Upstarts: Offices-to-Go

An overview of Laptop Lane, a Seattle-based start-up providing by-the-minute office space and computer hook-ups in airports. Plus: a travel expert rates various airports for business travel.

 

Snagging workers on the fly

Start-up rents computer hookups and quiet space by the minute to road warriors between flights

As the hard-traveling CEO of a consumer-products company, Bruce Merrell often found himself consigned to his own special circle of hell: the crowded concourses and lounges of U.S. airports. On one such trip he witnessed the ultimate frequent-flier indignity: a man in a three-piece suit had dropped down on all fours to grope for an electrical outlet to plug his laptop into. Merrell recalls exchanging glances with his business partner, Mark McNeely. "Whoa," they both thought. "Why don't we do this?"

"This" became Laptop Lane Ltd., the Seattle-based company that Merrell, McNeely, Grant Sharp, and J'Amy Owens cofounded in May 1996. Laptop Lane rents office space equipped with all the latest techno bells and whistles to business travelers between flights. After its debut, at the Cincinnati airport last May, the company plunged into Seattle a month later. Since then another 6 branches have opened for business, at Chicago's O'Hare and in Atlanta and Denver, and there are plans to open 10 more sites by year's end, at New York's LaGuardia and Los Angeles's LAX and in Philadelphia and Phoenix.

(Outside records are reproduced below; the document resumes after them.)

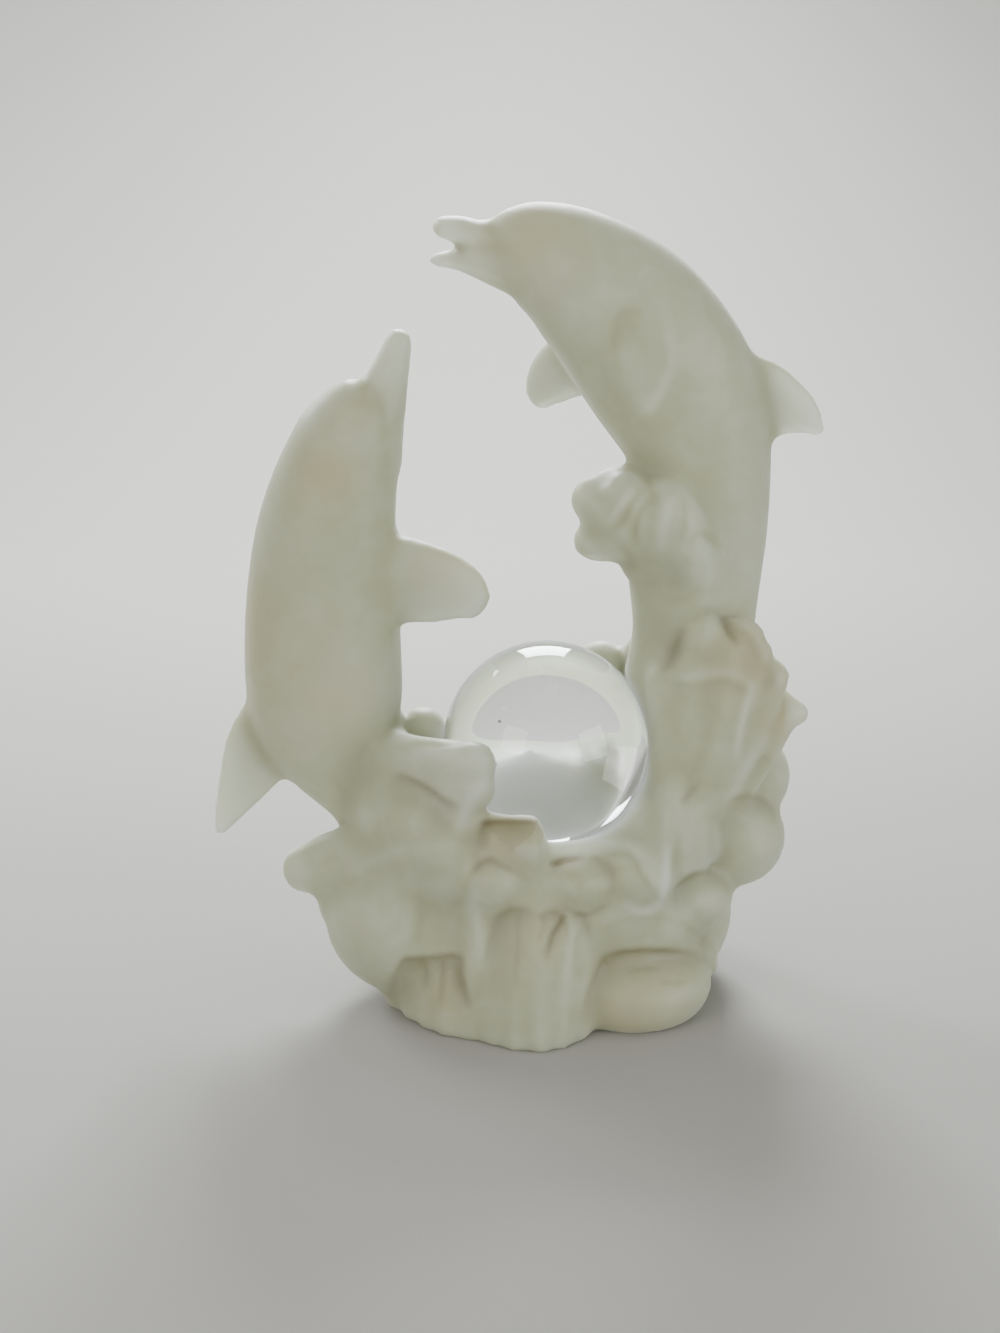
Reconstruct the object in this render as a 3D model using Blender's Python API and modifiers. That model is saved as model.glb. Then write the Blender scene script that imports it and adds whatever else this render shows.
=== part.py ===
"""A frosted glass figurine: two dolphins leap out of a cluster of waves, and a clear glass ball rests among them.

The frame: +X is the viewer's right, +Y points away from the viewer and +Z is up. The origin is on the floor, in
the middle of the figurine's footprint. Real sizes are in metres. The pose and the carving are shares of the
figurine's own height: one grid unit is a hundredth of it, so a point (-25, 2, 40) is 25 hundredths left, 2 back
and 40 up.
"""
import math

import bmesh
import bpy
import numpy as np
from mathutils import Euler, Matrix, Vector

# Real sizes, in metres
GROUP_HEIGHT = 0.138        # floor to the brow of the higher dolphin
BALL_DIAMETER = 0.035       # the clear ball
SEAT_CLEARANCE = 0.0003     # play between the ball and the hollow that it rests in
SEAT_WALL = 0.0028          # glass under and around the ball
SKIN_CELL = 0.0008          # cell of the skin that runs over the joined shapes
FLOOR_SINK = 0.008          # how far the shapes reach below the floor before the underside is ground flat

# Pose, in grid units (hundredths of the figurine's height)
GRID = GROUP_HEIGHT / 100
BALL_CENTRE = (2.0, -2.2, 32.2)
BODY_FLATNESS = 0.88        # a dolphin's width from side to side, as a share of its depth from back to belly

# Fineness of the faceted solids
CASTING_TRIANGLES = 8600
BALL_SEGMENTS = 32
BALL_RINGS = 16
SEAT_DEPTH_SHARE = 0.70     # the seat's lip is this share of the ball's radius below its middle

FROSTED = (0.58, 0.585, 0.53, 1.0)
CLEAR = (0.93, 0.96, 0.97, 1.0)

SIDEWAYS = Vector((0.0, 1.0, 0.0))


def smooth_path(stations, steps):
    """Rows of numbers between the stations, on a Catmull-Rom curve that passes through each of them."""
    rows = [np.array(station, dtype=float) for station in stations]
    rows = [2 * rows[0] - rows[1]] + rows + [2 * rows[-1] - rows[-2]]
    path = []
    for index in range(1, len(rows) - 2):
        before, here, after, beyond = rows[index - 1:index + 3]
        for step in range(steps):
            t = step / steps
            bend = 2 * before - 5 * here + 4 * after - beyond
            twist = 3 * here - before - 3 * after + beyond
            path.append(0.5 * (2 * here + (after - before) * t + bend * t ** 2 + twist * t ** 3))
    path.append(rows[-2])
    return path


def loft(shape, stations, flat=SIDEWAYS, sides=16, steps=3, caps=(1.0, 1.0)):
    """A closed body of oval rings along a path. A station is (x, y, z, half width, half thickness) in grid.

    The thickness lies along the direction flat. Each end is a rounded cap, as long as its share of the end's
    size.
    """
    path = smooth_path(stations, steps)
    middles = [Vector(row[:3]) for row in path]
    sizes = [(max(row[3], 0.05), max(row[4], 0.05)) for row in path]
    rings = []
    last = len(path) - 1
    start_run = (middles[1] - middles[0]).normalized()
    end_run = (middles[last] - middles[last - 1]).normalized()
    cap_steps = 3
    for step in range(cap_steps - 1, 0, -1):
        turn = math.pi / 2 * step / cap_steps
        reach = caps[0] * sum(sizes[0]) / 2 * math.sin(turn)
        rings.append((middles[0] - start_run * reach, start_run, sizes[0], math.cos(turn)))
    for index, middle in enumerate(middles):
        run = (middles[min(index + 1, last)] - middles[max(index - 1, 0)]).normalized()
        rings.append((middle, run, sizes[index], 1.0))
    for step in range(1, cap_steps):
        turn = math.pi / 2 * step / cap_steps
        reach = caps[1] * sum(sizes[last]) / 2 * math.sin(turn)
        rings.append((middles[last] + end_run * reach, end_run, sizes[last], math.cos(turn)))
    first_pole = shape.verts.new((middles[0] - start_run * caps[0] * sum(sizes[0]) / 2) * GRID)
    last_pole = shape.verts.new((middles[last] + end_run * caps[1] * sum(sizes[last]) / 2) * GRID)
    hoops = []
    for middle, run, (width, thickness), share in rings:
        thick_way = (flat - run * flat.dot(run)).normalized()
        wide_way = run.cross(thick_way)
        hoop = []
        for side in range(sides):
            angle = 2 * math.pi * side / sides
            across = wide_way * width * math.cos(angle) + thick_way * thickness * math.sin(angle)
            hoop.append(shape.verts.new((middle + across * share) * GRID))
        hoops.append(hoop)
    for side in range(sides):
        beside = (side + 1) % sides
        shape.faces.new((first_pole, hoops[0][beside], hoops[0][side]))
        shape.faces.new((last_pole, hoops[-1][side], hoops[-1][beside]))
    for lower, upper in zip(hoops, hoops[1:]):
        for side in range(sides):
            beside = (side + 1) % sides
            shape.faces.new((lower[side], lower[beside], upper[beside], upper[side]))


def lump(shape, centre, size, turn=(0, 0, 0)):
    """A smooth rounded swell of a wave: an egg of three half sizes, turned by three angles in degrees."""
    spin = Euler([math.radians(angle) for angle in turn]).to_matrix().to_4x4()
    place = Matrix.Translation(Vector(centre) * GRID) @ spin @ Matrix.Diagonal([*(Vector(size) * GRID), 1.0])
    bmesh.ops.create_uvsphere(shape, u_segments=16, v_segments=10, radius=1.0, matrix=place)


def along_curve(points, t):
    """A point on the parabola that passes through three points at t = 0, 0.5 and 1."""
    first, middle, last = (Vector(point) for point in points)
    return first * (1 - t) * (1 - 2 * t) + middle * 4 * t * (1 - t) + last * t * (2 * t - 1)


def fan(shape, roots, tips, count, root_size, tip_size, bow=(0, 0, 0), flat=SIDEWAYS):
    """A fluted crest: fingers side by side, from a curved line of roots to a curved line of rounded tips.

    The roots and the tips are three points each. The sizes are (half width, half thickness) of a finger, and bow
    is how far its middle stands out from the straight line.
    """
    for finger in range(count):
        share = finger / (count - 1)
        root = along_curve(roots, share)
        tip = along_curve(tips, share)
        stations = []
        for t in (0.0, 0.35, 0.7, 1.0):
            middle = root.lerp(tip, t) + Vector(bow) * 4 * t * (1 - t)
            width = root_size[0] + (tip_size[0] - root_size[0]) * t
            thickness = root_size[1] + (tip_size[1] - root_size[1]) * t
            stations.append((*middle, width, thickness))
        loft(shape, stations, flat=flat, sides=10, steps=2)


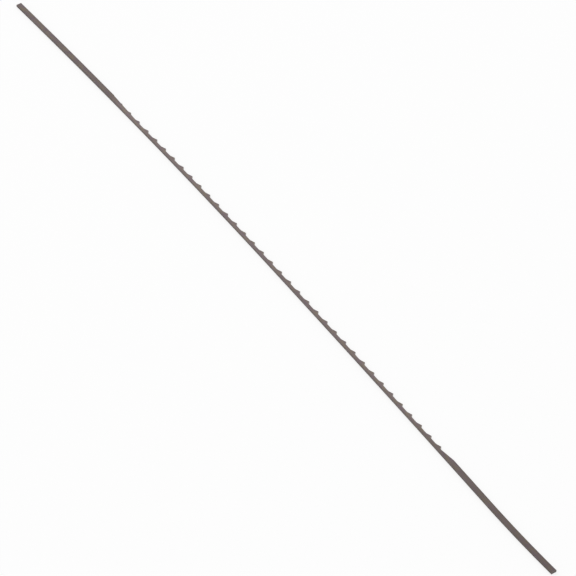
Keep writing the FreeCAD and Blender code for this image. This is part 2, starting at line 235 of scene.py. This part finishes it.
# Between the plain ends the skin is lighter, in blotches a few millimetres long. It fades
# in at the first teeth and out after the last.
BLOTCH = (2.4, 0.7, 0.7)
blotch = patches(tree, place, BLOTCH, detail=4.0, roughness=0.7)
blotch = add_node(tree, "ShaderNodeMapRange",
                  {"Value": blotch, "From Min": 0.3, "From Max": 0.7,
                   "To Min": 0.93, "To Max": 1.07})
shade = add_node(tree, "ShaderNodeMath", {0: shade, 1: blotch}, operation="MULTIPLY")
lighter_stretch_starts = blade_sizes["Run-in start"] - 1.0
lighter_stretch_full = blade_sizes["Run-in start"] + 3.0
last_tip_at = blade_sizes["First tip"] + (blade_sizes["Teeth"] - 1) * blade_sizes["Tooth pitch"]
lighter_stretch_fades = last_tip_at - 4.0
lighter_stretch_ends = last_tip_at + 9.0
measured = add_node(tree, "ShaderNodeSeparateXYZ", {"Vector": place}).outputs
begun = add_node(tree, "ShaderNodeMapRange",
                 {"Value": measured["X"], "From Min": lighter_stretch_starts, "From Max": lighter_stretch_full},
                 interpolation_type="SMOOTHSTEP")
lighter_stretch = add_node(tree, "ShaderNodeMapRange",
                  {"Value": measured["X"], "From Min": lighter_stretch_fades, "From Max": lighter_stretch_ends,
                   "To Min": begun, "To Max": 0.0}, interpolation_type="SMOOTHSTEP")
lighter_stretch = add_node(tree, "ShaderNodeMapRange", {"Value": lighter_stretch, "To Min": 0.90, "To Max": 1.13})
shade = add_node(tree, "ShaderNodeMath", {0: shade, 1: lighter_stretch}, operation="MULTIPLY")
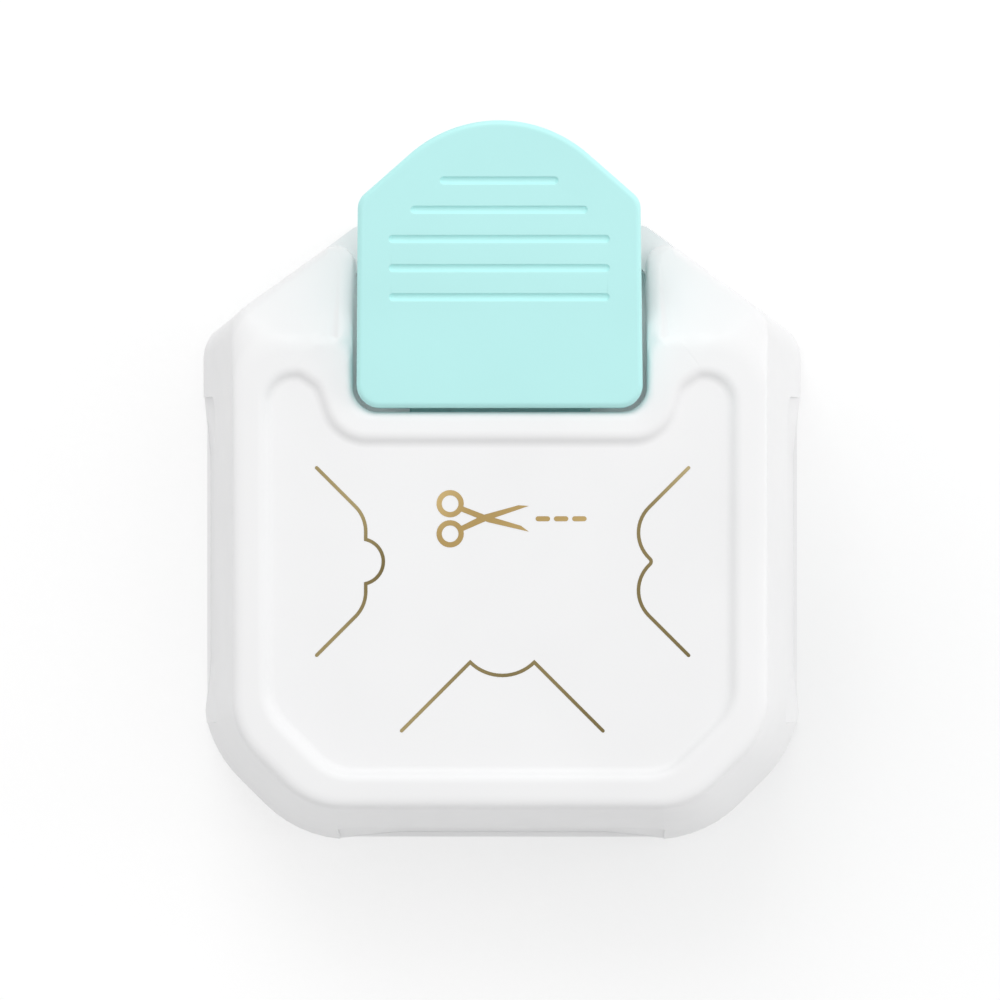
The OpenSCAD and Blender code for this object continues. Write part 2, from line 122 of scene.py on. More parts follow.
def rounding(before, corner, after, radius):
    """A function from 0..1 to points along the arc that rounds a corner.

    A straight corner gives a short line.
    """
    back, on = (before - corner).normalized(), (after - corner).normalized()
    half = back.angle(on) / 2
    if half > math.radians(89):
        start, end = corner + back * radius, corner + on * radius
        return lambda share: start.lerp(end, share)
    centre = corner + (back + on).normalized() * (radius / math.sin(half))
    start = corner + back * (radius / math.tan(half)) - centre
    side = 1 if (corner - before).cross(after - corner) > 0 else -1
    turn = side * (math.pi - 2 * half)
    return lambda share: centre + Matrix.Rotation(turn * share, 2) @ start


def path(start, corners, end, shares):
    """Points from start to end, round corners (x, y, radius).

    shares alternates between the places along an edge and those round the next corner, and ends with an edge.
    """
    stops = [Vector(start)] + [Vector(c[:2]) for c in corners] + [Vector(end)]
    arcs = [rounding(stops[i], stops[i + 1], stops[i + 2], c[2]) for i, c in enumerate(corners)]
    points, here = [stops[0]], stops[0]
    for i, arc in enumerate(arcs):
        points += [here.lerp(arc(0), s) for s in shares[2 * i]]
        points += [arc(s) for s in shares[2 * i + 1]]
        here = arc(1)
    return points + [here.lerp(stops[-1], s) for s in shares[-1]] + [stops[-1]]


def even(count, first=0.0, last=1.0):
    """count evenly spaced shares from first to last, both included."""
    return [first + (last - first) * i / (count - 1) for i in range(count)]


def inner(count):
    """count evenly spaced shares that leave out 0 and 1."""
    return even(count + 2)[1:-1]


def normals(points):
    """Outward normals of a right half ring that runs anticlockwise from x = 0 to x = 0."""
    result = []
    for i, p in enumerate(points):
        before = points[i - 1] if i else Vector((-points[1].x, points[1].y))
        after = points[i + 1] if i + 1 < len(points) else Vector((-points[-2].x, points[-2].y))
        along = (after - before).normalized()
        result.append(Vector((along.y, -along.x)))
    return result


def moved(points, distance):
    """A right half ring moved outwards by distance."""
    return [p + n * distance for p, n in zip(points, normals(points))]


def inset_corners(corners, start, end, inset, least=0.15):
    """The corners of a convex half ring, brought in by inset, with its start and end on x = 0."""
    stops = [Vector(start)] + [Vector(c[:2]) for c in corners] + [Vector(end)]
    result = []
    for i, (x, y, radius) in enumerate(corners):
        corner = stops[i + 1]
        back, on = (stops[i] - corner).normalized(), (stops[i + 2] - corner).normalized()
        shift = (back + on).normalized() * (inset / math.sin(back.angle(on) / 2))
        result.append((x + shift.x, y + shift.y, max(radius - inset, least)))
    return result


def bend(before, corner, after, length, steps):
    """A soft bend, as a quadratic curve that starts and ends at most length away from the corner."""
    start = corner.lerp(before, min(0.48, length / max((before - corner).length, 1e-6)))
    end = corner.lerp(after, min(0.48, length / max((after - corner).length, 1e-6)))
    return [start.lerp(corner, t).lerp(corner.lerp(end, t), t) for t in even(steps + 1)]


# ---------------------------------------------------------------- meshes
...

Laptop Lane is part of a crop of start-up companies attempting to exploit several related trends: the proliferation of laptop computers; increased business travel; and the transformation of work into a mobile, round-the-clock phenomenon. To serve businesspeople on the go, such companies rent out office space for short periods of time (Laptop Lane rents by the minute) in places like hotels, convention centers, office buildings, and airports, or offer related services, like newsletters and Web sites, to business nomads. These telework-related start-ups are helping "to fundamentally change how we live and work," says Gail Martin, executive director of the International Telework Association & Council, a nonprofit group in Washington, D.C.

At Laptop Lane locations a "cyberconcierge" greets customers and hands them a magnetic key to a private office. Each six-by-six-foot office comes with, among other things, two large desks, a desktop computer with Internet connections, a laser printer, a fax machine, and storage space. A multiline phone allows simultaneous telephoning, faxing, and Web surfing. The cost: $2 for the first five minutes; 38ยข for each additional minute.

"This is set up very well, and it's very quiet. It's something airports have needed for a long time," says Robert Stewart, the national network manager for a health-care company and a recent Laptop Lane customer at the Cincinnati/Northern Kentucky International Airport. Without Laptop Lane's electrical hookup, Stewart would have run down his laptop's battery halfway through his two-hour layover and "lost all my productivity," he notes.

But it may take more than electrical outlets and quiet office space to attract large numbers of business travelers to Laptop Lane, skeptics say.

Mark Wiatrowski, founder of Executive Office Club Inc., based in Washington, D.C., which rents temporary offices on demand, says Laptop Lane's Achilles' heel may prove to be personnel. "It will be hard for them to find and keep good 'concierges' because good candidates have to have both good people skills and good technology skills," he says. "Laptop Lane won't be able to pay them enough."

Merrell faces other risks as well. Although he has raised $2.5 million in private-placement funds, he says that he needs more capital to expand operations and build his company to the break-even point. So far, no better-capitalized competitor--such as Hyatt, Marriott, or a major airline--is challenging Laptop Lane, but success could draw formidable rivals into the market. And Merrell is ultimately at the mercy of the airports in which he does business; they could raise his rent, threatening his profit margin.